Compost, absolutely, as much of it as you can afford, but not multi purpose compost - that is intended for use in pots as a growing medium. You need soil conditioning compost, so things like composted animal manures, and if available where you are, spent mushroom compost is very useful. You don't actually have to dig it in, it can be applied as a thick mulch, but if you're digging it anyway to remove weeds and plant, fine, spread it all over and dig it in. Applying soil conditioning manure twice a year will mean the soil will improve over 2-5 years, and then its easier to use a hoe to remove small weeds.

As for weeds, they are always with us and weeding is an ongoing job, but it depends what the weeds are; some weeds are annuals and pop up on their own all the time, these are easy to remove when they're small if you keep on top of it ongoing. Other weeds are more pernicious and become permanent residents, and if they've been present for a while, can be difficult to dig out, so things like docks, alkanet (Pentaglottis smpervirens), brambles, Carex pendula and so on. Dandelions have a long taproot, but can be dug out. If you have any pernicious weeds, using weedkiller might be necessary, but which weedkiller and how effective it is does depend on which weed - brambles, which are woody based, won't be killed by something like glyphosate, and need a different approach.

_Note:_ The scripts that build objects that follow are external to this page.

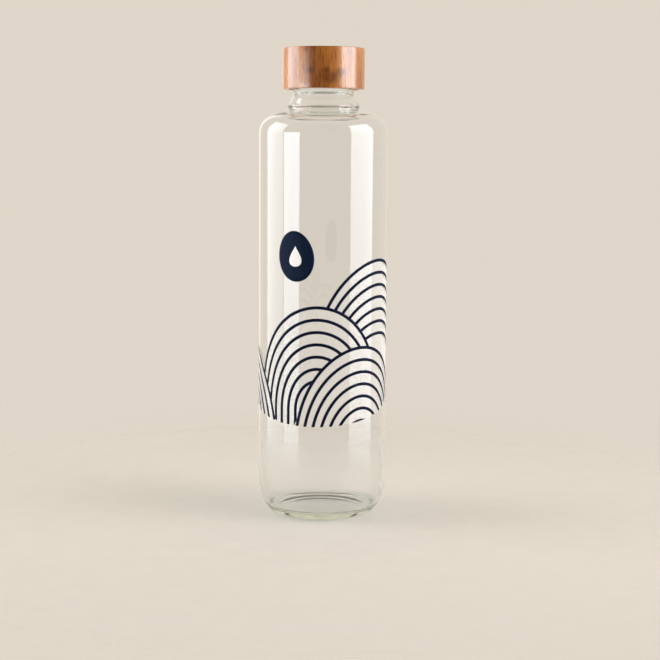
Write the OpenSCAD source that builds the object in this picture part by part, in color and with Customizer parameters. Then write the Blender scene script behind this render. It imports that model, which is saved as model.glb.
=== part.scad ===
// Glass water bottle with a bamboo screw cap and a printed wave pattern.
// The bottle stands on z = 0, its axis is the Z axis and the middle of the print faces -Y.

/* [Glass body] */
// Outer diameter of the body
body_d = 80; // [76:1:84]
// Height of the glass, from the table to the sealing rim
glass_h = 280.5; // [265:0.5:300]
// Wall thickness of the body
wall = 2; // [1.8:0.1:3]
// Thickness of the glass floor above the hollow under it
floor_t = 2.6; // [2:0.1:4]
// Height of the hollow under the floor
punt_h = 2; // [1.5:0.1:3]
// Radius of the long curve between the floor and the body
heel_r = 26; // [22:1:30]
// Radius of the corner between the body and the shoulder
shoulder_r = 12; // [10:0.5:13]

/* [Neck] */
// Outer diameter of the neck under the thread
neck_d = 36.2; // [35.8:0.1:36.4]
// Diameter of the mouth
mouth_d = 31.8; // [30:0.2:32]
// Diameter of the bead at the foot of the neck
bead_d = 44.8; // [43:0.2:47]

/* [Screw thread] */
// Rise of the cap for each full turn
thread_lead = 5; // [4.8:0.1:5.4]
// Turns of thread on the glass and in the cap
thread_turns = 1.5; // [1:0.25:1.5]

/* [Cap] */
// Outer diameter of the bamboo cap
cap_d = 51; // [49:0.5:56]
// Height of the bamboo cap
cap_h = 25; // [24:0.5:27]
// Thickness of the silicone gasket
gasket_t = 2; // [1.5:0.1:2.5]

/* [Print] */
// Width of the ink lines
line_w = 1.9; // [1.2:0.1:2.4]
// Vertical distance between the lines of one hill
line_gap = 7.5; // [6.5:0.1:8.4]
// Width of the printed area, measured around the glass
print_w = 120; // [100:1:122]
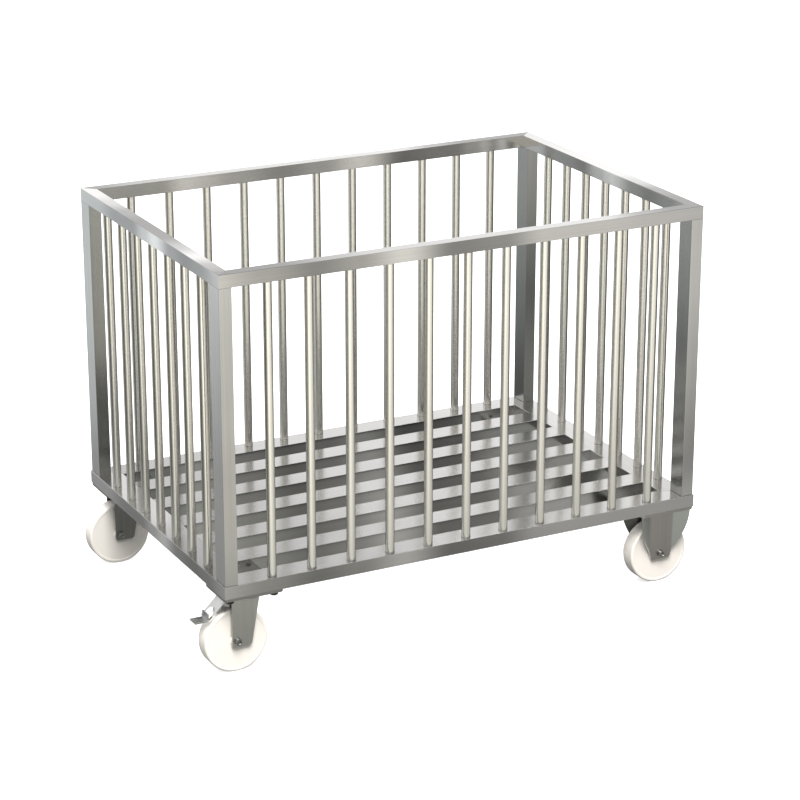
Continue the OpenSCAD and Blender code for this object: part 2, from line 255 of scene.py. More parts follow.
# %% What the steel sees of the floor
FRONT_EDGE = (0.93, 1.03)
SIDE_EDGE = (0.9, 1.5)
# FADE and SHADE paint shade into the floor's glow, near the pen and under it.
FADE = (0.6, 3.0, 0.44, 1.0)
SHADE = (0.6, 1.2, 0.8, 1.0)
SHADE_X, SHADE_Y = 0.68, 0.55


def floor_tone(tree):
    """Near tones within the edges and far tones past them, with painted shade that darkens them towards
    the pen and under it.
    """
    place = object_place(tree)
    spot = axes_of(tree, place)
    forwards = calculate(tree, "MULTIPLY", spot["Y"], -1.0)
    bearing = calculate(tree, "ARCTAN2", spot["X"], forwards)
    degrees = calculate(tree, "MULTIPLY", bearing, 180 / math.pi)
    near_tone = ramp(tree, degrees, -180, 180, NEAR_TONES)
    far_tone = ramp(tree, degrees, -180, 180, FAR_TONES)
    away = add_node(tree, "ShaderNodeVectorMath", operation="LENGTH")
    tree.links.new(place, away.inputs[0])
    # Painted shade: the glow fades towards the pen.
    further = between(tree, away.outputs["Value"], *FADE, smooth=False)
    wide = calculate(tree, "ABSOLUTE", spot["X"])
    deep = calculate(tree, "ABSOLUTE", spot["Y"])
    under = [calculate(tree, "DIVIDE", side, half) for side, half in ((wide, SHADE_X), (deep, SHADE_Y))]
    # Painted shadow: the glow is dimmer under the pen.
    under_pen_painted_shadow = between(tree, calculate(tree, "MAXIMUM", *under), *SHADE)
    past_front = between(tree, forwards, *FRONT_EDGE)
    past_side = between(tree, calculate(tree, "MAXIMUM", wide, spot["Y"]), *SIDE_EDGE)
    outside = calculate(tree, "MAXIMUM", past_front, past_side)
    lit = mix_colours(tree, outside, near_tone, far_tone)
    strength = calculate(tree, "MULTIPLY", further, under_pen_painted_shadow)
    return mix_colours(tree, strength, (0.0, 0.0, 0.0), lit)


# %% [markdown]
# ## Floor material
# Light Path tells the floor who looks at it. Mirrored rays see the patches, scattered
# rays see them dimmer, and the lens sees a pale matt floor that catches the shadow.

# %% Floor material
GLOW, SCATTERED_GLOW = 1.35, 0.5
PALE, PALE_LIFT = 0.85, 0.62

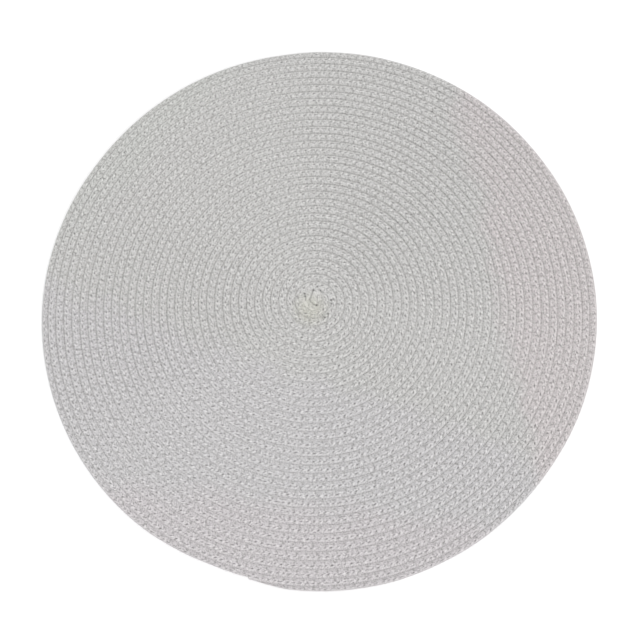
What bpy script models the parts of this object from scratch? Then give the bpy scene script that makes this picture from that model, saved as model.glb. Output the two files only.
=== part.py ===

Some advice on watering, both before and after planting, if you are planting permanent things like small shrubs and herbaceous perennials; if you water, do it with a sprinkler on the end of a hose, and let the sprinkler run on an area for at least 30 minutes to an hour every six days or so in dry, warm spells, rather than watering more often walking round with the hose. You don't need an expensive, fancy sprinkler, something like this https://www.amazon.co.uk/Gardena-01951-20-Classic-Spray-Sprinkler/dp/B0001E3TA8 will do the job perfectly well. When you first plant, you want to encourage the plants to put their roots down into the soil, and watering less and more often means the water will only be in the top inch of soil, and won't go much further down, so the plants will keep their roots near the surface, waiting for the next lot of water you come along and give them. It would also be wise to soak the area well prior to planting, if you have had no significant rainfall beforehand. If you're only going to plant things for summer like summer bedding, then walking round frequently with the hose is okay.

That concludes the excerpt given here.